ASIA/INDONESIA - Occult actors in Moluccas conflict: “Tension and fear in Ambon; Moluccas are paying for the electoral campaign in Jakarta ”, Bishop of Amboina told Fides

Thursday, 29 April 2004

Ambon (Fides Service) - Christian and Muslim city districts rigidly separated, fear reigns and a new conflict threatens: Moluccas is paying for the electoral campaign in Jakarta, Bishop Petrus Canisius Mandagi, Bishop of Amboina, Ambon, Moluccas told Fides in an exclusive interview. The Bishop explains the reasons for the recent outbreak of violence. Clashes between Muslims and a small group of Christi separatists on April 25, left 36 people dead, more than 200 buildings destroyed including a Protestant church and Ambon’s Christian University.
Between 1999 and 2001 inter-ethnic clashes caused 15,000 deaths and left more than 500,000 displaced persons. The dispute was settled with a peace agreement signed in 2002.
Bishop Mandagi explains: “Today the situation is better than two or three days ago but people are still restricted in their movement. One again the city’s Christian and Muslim districts are rigidly separated. This is the quickest way to stop violence. There is no shooting or shelling and there are no demonstrations but there is tension and people are still very afraid”.
Bishop Mandagi explains what caused this new outbreak of violence: “The violence was obviously provoked by groups with political aims and it is connected with elections in Indonesia.. There are people who want to stir up violence and instability in the Moluccas to demonstrate that the country needs a strong leadership, a member of the army, although today he is no longer in the armed forces. These clashes in Ambon are a sort of extended electoral campaign and the people of Moluccas are paying the price”.
The Bishop says “the conflict was fed by separatists SMR Southern Moluccas Republic led by Alex Manuputty, who emigrated to the United States. The SMR is only a small group and it would seem to want to make its voice heard. However Muslim fundamentalists took advantage of the April 25 anniversary of the dreamed of SMR to set the town ablaze. It was obvious that the violence was programmed and carefully”.
Bishop Mandagi warns: “Threats that Muslim warriors are on their way to the Islands from outside Indonesia is a repeat of the past when members of the radical Laskar Jihad group came to join what they called a ‘holy war’. If there are foreign interventions the conflict could degenerate. The central and local authorities must take the situation in hand to prevent this from happening”.
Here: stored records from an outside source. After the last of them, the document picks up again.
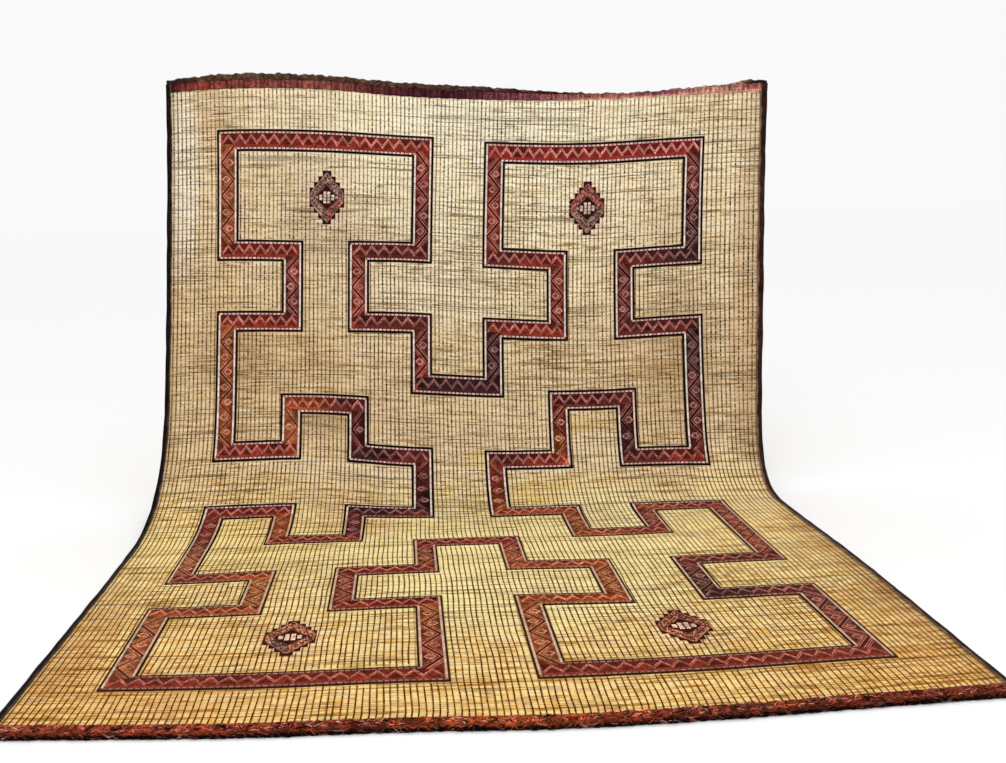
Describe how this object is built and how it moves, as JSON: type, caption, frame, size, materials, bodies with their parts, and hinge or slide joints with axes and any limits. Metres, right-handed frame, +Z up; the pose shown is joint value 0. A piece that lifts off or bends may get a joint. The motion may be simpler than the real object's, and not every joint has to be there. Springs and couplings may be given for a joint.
{
  "type": "reed and leather rug, hung by its top edge",
  "caption": "Large mat of thin reeds bound with leather thongs, a stepped leather meander on its face, its upper half hanging and its lower half on the floor.",
  "frame": {"origin": "the middle of the rug's top edge, where it is held up", "axes": "+Z up, +X to the right along the top edge as the viewer sees the rug, -Y the way its face looks and its lower half runs along the floor"},
  "size_m": [2.7472, 2.3574, 1.8834],
  "materials": {
    "reeds": "Thin straw-coloured reeds laid side by side and crossed by fine dark leather thongs",
    "red_leather": "Dyed red and maroon leather, worn, with a zigzag worked along it and white and black edging",
    "tan_leather": "Pinkish tan leather plaited in steps",
    "dark_leather": "Almost black leather, folded and creased"
  },
  "bodies": {
    "root": {"reed_mat": "reeds", "meander_band": "red_leather", "end_band_top": "red_leather", "end_band_front": "red_leather", "medallion_top_left": "tan_leather", "medallion_top_right": "tan_leather", "medallion_front_left": "tan_leather", "medallion_front_right": "tan_leather", "binding_left": "dark_leather", "binding_right": "dark_leather", "edge_roll_top": "dark_leather", "edge_roll_front": "dark_leather"}
  },
  "joints": []
}
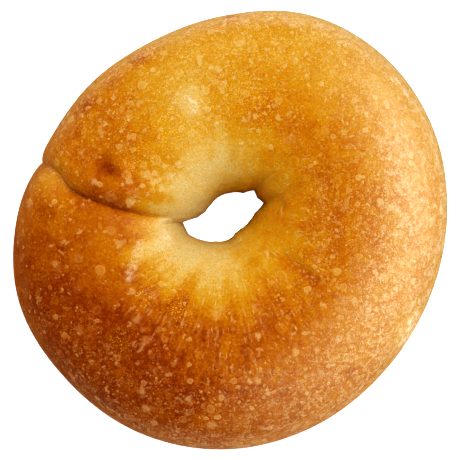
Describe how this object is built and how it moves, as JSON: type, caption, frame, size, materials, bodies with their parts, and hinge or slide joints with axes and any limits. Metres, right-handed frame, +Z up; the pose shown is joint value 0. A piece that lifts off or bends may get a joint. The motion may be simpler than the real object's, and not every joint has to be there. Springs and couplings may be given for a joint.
{
  "type": "bagel",
  "caption": "Plain baked bagel: a plump ring of bread with a small folded hole, a slanting lapped seam on one side, a browned blistered crust and a flat base.",
  "frame": {"origin": "middle of the ring's outline in plan, at the height of the flat base", "axes": "+Z up out of the crown; +X to the side across from the seam; +Y towards the golden side of the ring, so the seam runs out to -X"},
  "size_m": [0.1088, 0.11, 0.0399],
  "materials": {
    "crust": "baked bread crust with a satin skin: golden orange with darker brown areas, pale cream round the hole, finely blistered"
  },
  "bodies": {
    "root": {"bagel": "crust"}
  },
  "joints": []
}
The Bishop says that local religious leaders have an important role to help end the conflict: “As religious leaders yesterday we had a meeting with political and military authorities. I made it clear that Christians and Muslims in Moluccas want peace but that after three years of conflict the situation is very tense and people are still suffering from trauma and are easily provoked. Everyone in Ambon is afraid. All the Christians fear they will be regarded as separatists with the SMR which is not true. The Muslims are worried about the international situation in Iraq and the Middle East, and fear an international intervention, so they claim their Muslim identity. The war is still too recent and scars remain and it is easy to trigger new outbreaks of violence in a context where reconciliation is still fragile”.
Bishop Mandagi concludes listing three necessary points to end the conflict: “First of all the central government must help rebuild the Moluccas economy; secondly order and respect for law must be guaranteed not only by separatists and paramilitary but also by common criminals who take advantage of the chaos looting homes and structures; thirdly there must be dialogue. Representatives of the different communities and groups must sit down at the table and talk until a solution is reached. This is the only path for peace”.